◆ SET PROBLEM ◆
Among the entries that follow, tally the lines with the string "lifts". Give no more than the number.

◆ MATERIAL ◆
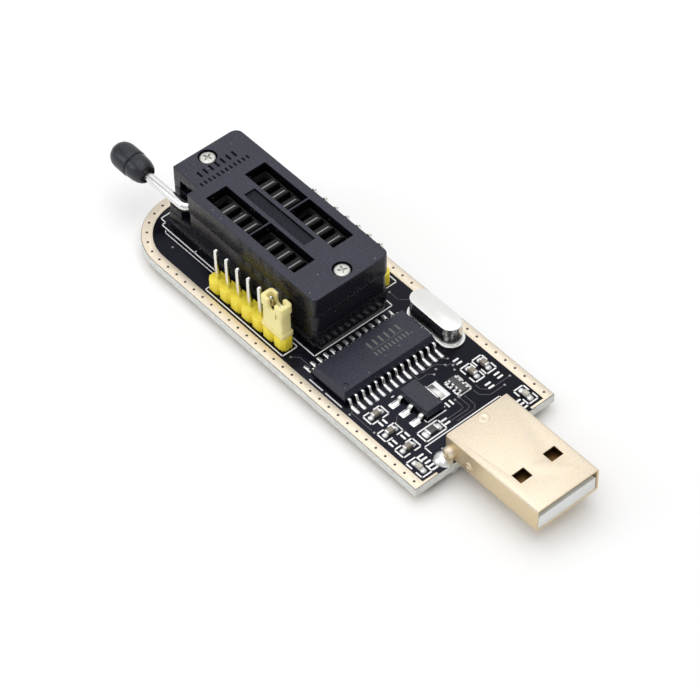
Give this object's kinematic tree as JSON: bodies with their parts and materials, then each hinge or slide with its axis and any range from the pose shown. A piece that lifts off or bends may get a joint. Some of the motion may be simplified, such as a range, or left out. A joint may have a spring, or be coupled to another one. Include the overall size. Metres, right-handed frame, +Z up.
{
  "type": "usb microcontroller programmer",
  "caption": "Bare-board USB stick programmer with a lever-operated zero-insertion-force socket, pin headers, a jumper and a USB-A plug.",
  "frame": {"origin": "centre of the footprint, on the surface that the pin tails under the board stand on", "axes": "+X from the lever towards the USB plug's mouth, +Y across the board towards the far header, +Z up out of the board's top face"},
  "size_m": [0.095, 0.0274, 0.0144],
  "materials": {
    "board_mask": "black solder mask on glass fibre",
    "border_gilt": "thin gilt copper",
    "plug_gold": "satin gilt sheet steel",
    "white_plastic": "satin",
    "solder": "bright tin solder",
    "socket_black": "fine matt moulding",
    "screw_steel": "plated steel",
    "contact_metal": "tin plate",
    "rod_steel": "bright drawn wire",
    "knob_black": "satin moulding",
    "header_yellow": "satin nylon",
    "jumper_yellow": "satin nylon",
    "chip_black": "moulded epoxy",
    "crystal_metal": "bright nickel silver",
    "capacitor_brown": "ceramic",
    "resistor_black": "glazed ceramic",
    "led_lens": "clear milky epoxy"
  },
  "bodies": {
    "board": {"circuit_board": "board_mask", "board_border": "border_gilt", "plug_shell": "plug_gold", "plug_insulator": "white_plastic", "plug_contacts": "plug_gold", "leg_solder": "solder", "socket_base": "socket_black", "socket_cover": "socket_black", "cover_screws": "screw_steel", "socket_contacts": "contact_metal", "near_header_housing": "header_yellow", "near_header_pins": "contact_metal", "far_header_housing": "header_yellow", "far_header_pins": "contact_metal", "controller_body": "chip_black", "controller_leads": "contact_metal", "crystal_base": "crystal_metal", "crystal_can": "crystal_metal", "crystal_leads": "contact_metal", "regulator_body": "chip_black", "regulator_leads": "contact_metal", "capacitor_bodies": "capacitor_brown", "capacitor_caps": "solder", "resistor_body": "resistor_black", "resistor_caps": "solder", "array_body": "resistor_black", "array_terminals": "solder", "led_bases": "white_plastic", "led_lenses": "led_lens", "led_caps": "solder", "socket_solder": "solder", "header_solder": "solder", "crystal_solder": "solder", "plug_solder": "solder"},
    "lever": {"lever_rod": "rod_steel", "lever_cams": "rod_steel", "lever_knob": "knob_black"},
    "comb": {"socket_comb": "socket_black"},
    "jumper": {"jumper_cap": "jumper_yellow", "jumper_clip": "contact_metal"}
  },
  "joints": [
    {"name": "lever_hinge", "type": "hinge", "parent": "board", "child": "lever", "pos_m": [-0.03008, 0, 0.0093], "axis": [0, 1, 0], "range_deg": [0, 90]},
    {"name": "comb_slide", "type": "slide", "parent": "board", "child": "comb", "axis": [1, 0, 0], "range_m": [0, 0.0009]},
    {"name": "jumper_lift", "type": "slide", "parent": "board", "child": "jumper", "axis": [0, 0, 1], "range_m": [0, 0.0075]}
  ],
  "couplings": [
    {"joint": "lever_hinge", "follows": "comb_slide", "rad_per_m": 1745.3}
  ]
}
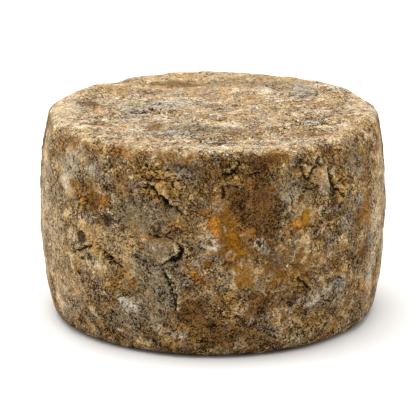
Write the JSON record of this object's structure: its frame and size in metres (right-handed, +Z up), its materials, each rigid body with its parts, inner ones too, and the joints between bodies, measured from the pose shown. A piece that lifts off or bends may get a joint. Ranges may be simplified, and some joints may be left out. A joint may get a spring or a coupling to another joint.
{
  "type": "cheese wheel",
  "caption": "Whole tall wheel of aged cheese with a thick, cracked and mould-bloomed natural rind, bulging sides and a slightly sunk top.",
  "frame": {"origin": "middle of the underside, on the shelf the wheel stands on", "axes": "+Z up along the wheel's axis from the flat underside to the top, -Y towards the front, +X to the right seen from the front"},
  "size_m": [0.2006, 0.1999, 0.1209],
  "materials": {
    "rind": "dry, matt, crusted natural rind with rust, ochre, white and grey blooms"
  },
  "bodies": {
    "root": {"cheese_wheel": "rind"}
  },
  "joints": []
}
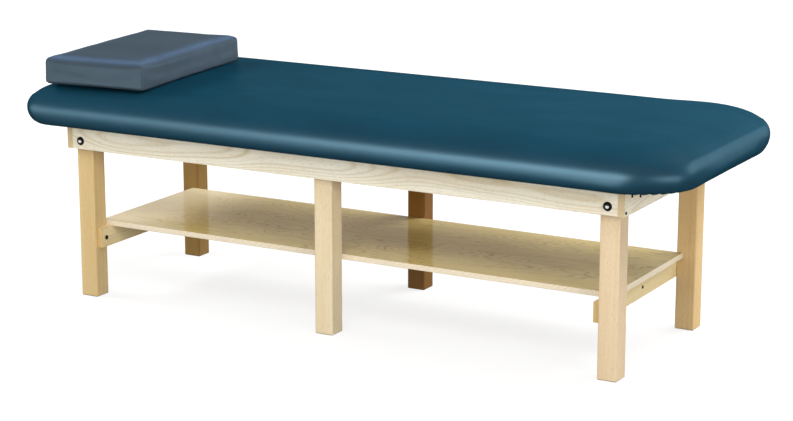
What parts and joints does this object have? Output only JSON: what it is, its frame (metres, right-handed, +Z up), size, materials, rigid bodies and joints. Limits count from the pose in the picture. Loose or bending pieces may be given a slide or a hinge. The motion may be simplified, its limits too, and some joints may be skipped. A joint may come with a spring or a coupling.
{
  "type": "chiropractic table",
  "caption": "Low wooden chiropractic table on square legs, with a thick round-edged vinyl padded top, a lower storage shelf and a loose box pillow at the head end.",
  "frame": {"origin": "on the floor below the middle of the padded top", "axes": "+X along the table from the head end to the foot end, +Y from the front to the rear, +Z up"},
  "size_m": [1.98, 0.774, 0.7063],
  "materials": {
    "maple": "clear satin lacquer on pale maple",
    "leg_maple": "clear satin lacquer on golden maple",
    "rail_maple": "clear satin lacquer",
    "birch_ply": "glossy lacquered birch plywood",
    "deck_ply": "unfinished plywood",
    "black_steel": "black oxide",
    "bright_steel": "bright zinc",
    "zinc_steel": "zinc",
    "foam": "open-cell foam",
    "pad_vinyl": "satin teal blue upholstery vinyl",
    "pillow_vinyl": "satin slate blue upholstery vinyl"
  },
  "bodies": {
    "table": {"front_apron": "maple", "rear_apron": "maple", "head_end_board": "maple", "foot_end_board": "maple", "leg_head_front": "leg_maple", "leg_head_rear": "leg_maple", "leg_middle_front": "leg_maple", "leg_middle_rear": "leg_maple", "leg_foot_front": "leg_maple", "leg_foot_rear": "leg_maple", "head_stretcher": "rail_maple", "foot_stretcher": "rail_maple", "shelf": "birch_ply", "shelf_rail": "rail_maple", "middle_cross_rail": "rail_maple", "front_cleats": "rail_maple", "rear_cleats": "rail_maple", "end_cleats": "rail_maple", "cross_rail_dowels": "rail_maple", "apron_bolts": "bright_steel", "cup_washers": "black_steel", "nut_washers": "bright_steel", "apron_nuts": "bright_steel", "end_board_screws": "black_steel", "middle_leg_screws": "zinc_steel", "stretcher_lag_screws": "black_steel", "rail_screws": "black_steel", "shelf_screws": "zinc_steel", "cleat_screws": "zinc_steel", "deck_screws": "zinc_steel", "deck": "deck_ply", "pad_foam": "foam", "pad_cover": "pad_vinyl"},
    "pillow": {"pillow_foam": "foam", "pillow_cover": "pillow_vinyl"}
  },
  "joints": [
    {"name": "pillow_lift", "type": "slide", "parent": "table", "child": "pillow", "axis": [0, 0, 1], "range_m": [0, 0.2]}
  ]
}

◆ TASK ANSWER ◆
2